**What this task involves**
Repeat, exactly as written, every line from the one holding "obj.matrix_world = Matrix.Identity(4)" through the one holding "# the fascia's". Leave out all other lines.

**Recorded data**
»»

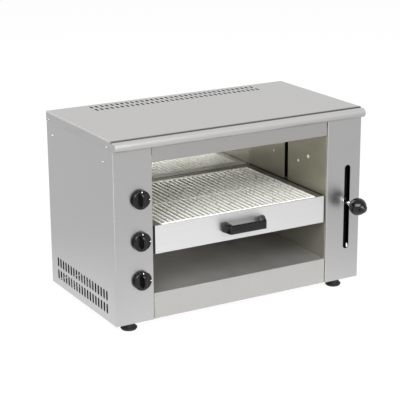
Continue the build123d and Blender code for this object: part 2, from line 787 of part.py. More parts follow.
# ---------------------------------------------------------------- grid
with BuildPart() as wire_grid:
    first_rod = -rod_pitch * (rod_count - 1) / 2
    frame_radius = rod_radius + 0.4
    for index in range(rod_count):
        bar_y(first_rod + index * rod_pitch, (grid_front, grid_back), rod_z, rod_radius)
    for cross_y in (grid_front, grid_back):
        bar_x((first_rod - 2.2, -first_rod + 2.2), cross_y, rod_z, frame_radius)
    bar_x((-238, 238), (grid_front + grid_back) / 2, rod_z - 5.3, 3)
wire_grid.part.label = "wire_grid"
export_step(wire_grid.part, "parts/wire_grid.step")

# ---------------------------------------------------------------- controls
bracket_y = 30.0
bracket_x = (-372.0, -294.0)
with BuildPart() as control_bracket:
    block(bracket_x, (bracket_y, bracket_y + sheet), (80, 395))
    for leg_low, flange_low in ((80, 65), (395 - sheet, 395 - sheet)):
        block(bracket_x, (sheet, bracket_y + sheet), (leg_low, leg_low + sheet))
        block(bracket_x, (sheet, 2 * sheet), (flange_low, flange_low + 15 + sheet))
    for knob_z in knob_heights.values():
        bar_y(knob_x, (bracket_y - 1, bracket_y + 4), knob_z, 5 + seated, mode=Mode.SUBTRACT)
control_bracket.part.label = "control_bracket"
export_step(control_bracket.part, "parts/control_bracket.step")

control_names = {"upper": "left_zone_control", "middle": "right_zone_control", "lower": "timer_switch"}
control_depths = {"upper": 34.0, "middle": 34.0, "lower": 46.0}
for level_name, control_name in control_names.items():
    with BuildPart() as control:
        control_z = knob_heights[level_name]
        control_back = bracket_y + sheet + control_depths[level_name]
        block(
            (knob_x - 22, knob_x + 22), (bracket_y + sheet, control_back), (control_z - 22, control_z + 22)
        )
        fillet(control.edges().filter_by(Axis.Y), 3)
        bar_y(knob_x, (12, bracket_y + sheet), control_z, 5)
        for tab_x in (-12, -4, 4, 12):
            block(
                (knob_x + tab_x - 0.4, knob_x + tab_x + 0.4),
                (control_back, control_back + 10),
                (control_z - 12, control_z - 6),
            )
        bar_y(knob_x, (10, 29), control_z, spindle_radius + running, mode=Mode.SUBTRACT)
    control.part.label = control_name
    export_step(control.part, f"parts/{control_name}.step")

grip_length = 47.0
grip_width = 15.0
skirt_back = -8.0
skirt_front = -13.0
hub_back = -5.0
grip_front = -30.0
for level_name, knob_z in knob_heights.items():
    knob_name = f"{level_name}_knob"
    with BuildPart() as knob:
        bar_y(knob_x, (skirt_front, skirt_back), knob_z, knob_radius)
        fillet(knob.edges().sort_by(Axis.Y)[0], 2.0)
        bar_y(knob_x, (skirt_back - 1, hub_back), knob_z, 9)
        with BuildSketch(front(skirt_front + 1)):
            with Locations((knob_x, knob_z)):
                SlotOverall(grip_length, grip_width, rotation=90)
        extrude(amount=skirt_front + 1 - grip_front, taper=4)
        bar_y(knob_x, (-25, hub_back + 1), knob_z, spindle_radius + seated, mode=Mode.SUBTRACT)
    knob.part.label = knob_name
    export_step(knob.part, f"parts/{knob_name}.step")

    spindle_name = f"{level_name}_spindle"
    with BuildPart() as spindle:
        bar_y(knob_x, (-24.5, 28), knob_z, spindle_radius)
    spindle.part.label = spindle_name
    export_step(spindle.part, f"parts/{spindle_name}.step")

# ---------------------------------------------------------------- supply side
with BuildPart() as terminal_block:
    block((-372, -308), (330, 352), (sheet, 24))
    for way in range(5):
        way_x = -364 + way * 12
        block((way_x - 4, way_x + 4), (328, 354), (12, 20), mode=Mode.SUBTRACT)
        bar_z(way_x, 341, (16, 26), 2.6, mode=Mode.SUBTRACT)
terminal_block.part.label = "terminal_block"
export_step(terminal_block.part, "parts/terminal_block.step")

with BuildPart() as cable_gland:
    bar_y(gland_x, (412, body_depth - sheet), gland_z, 8)
    with BuildSketch(front(body_depth - sheet)):
        with Locations((gland_x, gland_z)):
            RegularPolygon(12.5, 6)
    extrude(amount=-9)
    bar_y(gland_x, (body_depth + 7.5, body_depth + gland_reach), gland_z, 10.5)
    fillet(cable_gland.edges().sort_by(Axis.Y)[-1], 3)
    bar_y(gland_x, (400, body_depth + gland_reach + 1), gland_z, gland_bore, mode=Mode.SUBTRACT)
cable_gland.part.label = "cable_gland"
export_step(cable_gland.part, "parts/cable_gland.step")

with BuildPart() as gland_nut:
    with BuildSketch(front(rear_panel_front)):
        with Locations((gland_x, gland_z)):
            RegularPolygon(12.5, 6)
            Circle(8 + seated, mode=Mode.SUBTRACT)
    extrude(amount=5)
gland_nut.part.label = "gland_nut"
export_step(gland_nut.part, "parts/gland_nut.step")

with BuildPart() as bonding_stud:
    bar_y(bond_x, (412, body_depth + 14), gland_z, 3)
    with BuildSketch(front(body_depth - sheet)):
        with Locations((bond_x, gland_z)):
            RegularPolygon(5.8, 6)
    extrude(amount=-5)
    with BuildSketch(front(rear_panel_front)):
        with Locations((bond_x, gland_z)):
            RegularPolygon(5.8, 6)
    extrude(amount=5)
bonding_stud.part.label = "bonding_stud"
export_step(bonding_stud.part, "parts/bonding_stud.step")
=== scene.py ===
import math

import bmesh
import bpy
from mathutils import Matrix, Vector


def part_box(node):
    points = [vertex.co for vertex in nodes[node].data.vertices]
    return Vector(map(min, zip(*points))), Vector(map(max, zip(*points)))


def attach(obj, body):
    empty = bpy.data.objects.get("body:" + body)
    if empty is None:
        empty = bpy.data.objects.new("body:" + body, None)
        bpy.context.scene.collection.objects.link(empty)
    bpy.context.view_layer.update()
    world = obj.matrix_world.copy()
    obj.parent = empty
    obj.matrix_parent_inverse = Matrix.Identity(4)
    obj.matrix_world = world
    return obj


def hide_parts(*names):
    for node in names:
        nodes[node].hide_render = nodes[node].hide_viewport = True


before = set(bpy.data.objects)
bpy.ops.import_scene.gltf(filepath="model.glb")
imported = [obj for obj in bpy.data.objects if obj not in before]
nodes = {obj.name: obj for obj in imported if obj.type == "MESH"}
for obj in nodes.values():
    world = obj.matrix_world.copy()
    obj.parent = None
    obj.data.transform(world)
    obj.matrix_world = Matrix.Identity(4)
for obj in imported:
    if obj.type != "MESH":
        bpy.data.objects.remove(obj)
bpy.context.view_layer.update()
mm = 0.001
plainWhite = (1, 1, 1, 1)
filmWidth = 36  # millimetres
farAway = 1  # metres, past every face of the object

# the fascia's plane, the panels' lower edge and the body's sides, read from the frame
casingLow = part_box("left_casing")[0]
fasciaY = casingLow.y
panelZ = casingLow.z
halfWidth = -casingLow.x
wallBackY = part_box("cavity_back_wall")[1].y


def place(x, y, z):
    # millimetres from the middle, back from the fascia, up from the panels' lower edge
    return Vector((x * mm, fasciaY + y * mm, panelZ + z * mm))


cameraValues = {
    "azimuth": -29.646,  # degrees, from the front towards the left side
    "elevation": 16.804,
    "roll": -0.367,
    "lens": 121.17,
    "place": (-1877.3, -3056.7, 1381.4),
}


def makeCamera(values):
    a = math.radians(values["azimuth"])
    e = math.radians(values["elevation"])
    r = math.radians(values["roll"])
    back = Vector((math.sin(a) * math.cos(e), -math.cos(a) * math.cos(e), math.sin(e)))
    right = Vector((0, 0, 1)).cross(back).normalized()
    up = back.cross(right)
    across = right * math.cos(r) + up * math.sin(r)
    upright = up * math.cos(r) - right * math.sin(r)
    cameraData = bpy.data.cameras.new("camera")
    cameraData.lens = values["lens"]
    cameraData.sensor_width = filmWidth
    cameraData.clip_end = 60
    camera = bpy.data.objects.new("camera", cameraData)
    turn = Matrix((across, upright, back)).transposed().to_4x4()
    camera.matrix_world = Matrix.Translation(place(*values["place"])) @ turn
    bpy.context.scene.collection.objects.link(camera)
    bpy.context.scene.camera = camera


def toLinear(hexText):
    # sRGB hex to the linear colour that the shaders take
    channels = [int(hexText[i:i + 2], 16) / 255 for i in (1, 3, 5)]
    linear = [c / 12.92 if c <= 0.04045 else ((c + 0.055) / 1.055) ** 2.4 for c in channels]
    return (*linear, 1.0)


def addNode(tree, kind, settings=None, inputs=None):
    node = tree.nodes.new(kind)
    for name, value in (settings or {}).items():
        setattr(node, name, value)
    for name, value in (inputs or {}).items():
        if isinstance(value, bpy.types.NodeSocket):
            tree.links.new(value, node.inputs[name])
        else:
            node.inputs[name].default_value = value
    return node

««

**Written response**
    obj.matrix_world = Matrix.Identity(4)
for obj in imported:
    if obj.type != "MESH":
        bpy.data.objects.remove(obj)
bpy.context.view_layer.update()
mm = 0.001
plainWhite = (1, 1, 1, 1)
filmWidth = 36  # millimetres
farAway = 1  # metres, past every face of the object

# the fascia's plane, the panels' lower edge and the body's sides, read from the frame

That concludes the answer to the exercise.